More depressingly, from the perspective of a body count alone, the aid package for Pakistan certainly deserves revisiting. Georgia has claimed that 215 Georgian civilians lost their lives during the Russian invasion of that country. According to the Worldwide Incident Tracking System of the US Government's National Counterterrorism Centre, since January this year, Pakistan lost over 527 citizens in a total of 393 terrorist attacks. If assistance was to be viewed only from a compensatory perspective, even then Pakistan is getting a raw deal. Importantly, these numbers do not include the rising toll from the "collateral damage" of US strikes and incursions, such as the one on September 3rd, which killed 20 villagers in FATA.
Aside from the numbers is the issue of conditions. The Biden-Lugar package requires Pakistan to meet three specific conditions before it can qualify for aid related to its defence needs. The US Secretary of State must certify that Pakistan is working hard to shut down Al Qaeda (condition 1), cut off the Taliban's oxygen (condition 2), and terminate its military's involvement in political and judicial affairs (condition 3). Instead of utilizing a historic opportunity to fundamentally alter what has repeatedly been referred to as a transactional relationship, Senator Biden and his colleagues have instead chosen to perpetuate the impression that Pakistan is primarily a tool for the pursuit of US national security objectives. That's okay, because Pakistan's limited capacity to formulate and execute policy of, by and for the Pakistani people is Pakistan's problem, not Sarah Palin's or Joe Biden's. Similarly, while there may be national security concerns that Pakistan may have, Pakistan needs to address those concerns itself.

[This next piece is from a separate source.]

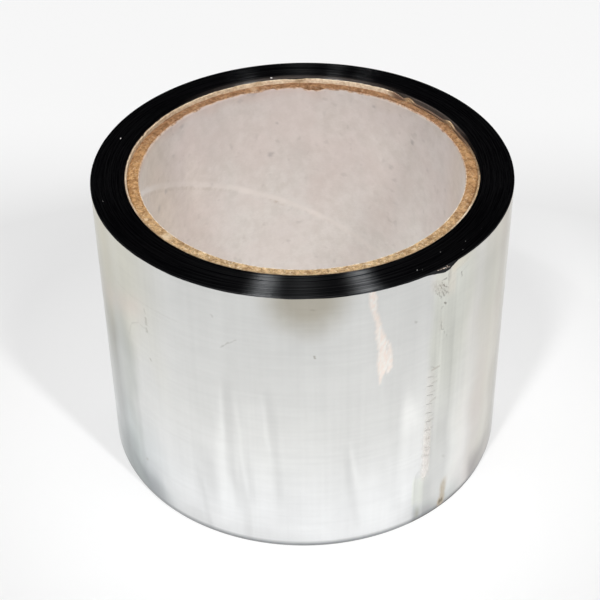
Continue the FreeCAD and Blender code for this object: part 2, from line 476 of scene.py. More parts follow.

The real issue with the Biden-Lugar conditions is that they are fundamentally logically incoherent. The conditions are pre-destined not to be met. The design itself enables their triggering, and ensures that Pakistan will eventually not meet them. If Pakistan was able to prosecute the war on Al Qaeda effectively, and if it was able to eliminate the Taliban decisively, the US would not be drafting new conditions to give money to the country. The very conditions that the US secretary of state would have to certify as having been met are the conditions that disable Pakistan from meeting them. Pakistan cannot effectively counter terror of either a domestic or an international nature until it demonstrates the qualities of an effective state.
Not only does Pakistan lack the basic capabilities that modern nation states must posses. It lacks them because it doesn't know why it should possess them. Pakistan's bureaucracy and parliament are crawling with LSE, Cambridge and Harvard graduates. This is not country that lacks generic capacity. It is a country that lacks a specific and overarching will. What use are the world's best classrooms, and most revered texts in the absence of a moral compulsion to use them? And how could they ever be used effectively in the absence of an institutional framework to regulate their use?
This is Pakistan's dilemma, and because of the vulgarity with which September 11, 2001 altered the world, this is also Senator Joe Biden's dilemma. It has taken seven years for the United States to come up with a transparent package of assistance for the Pakistani people. It must not take anywhere nearly as long to eliminate the incoherence of the Pakistan-US relationship. Pakistan must be provided with a level of aid that is consistent with the centrality of the country to US foreign policy. If Senator Biden is going to attack the Republican ticket of John McCain and Sarah Palin for not talking about Pakistan in their speeches, he better have more to offer than he has so far. Unpredictable collateral damage for only $8.72 per Pakistani is no deal worth bragging about. The only bragging rights in the area of US assistance belong to the brilliant Misha Saakashvili of Georgia.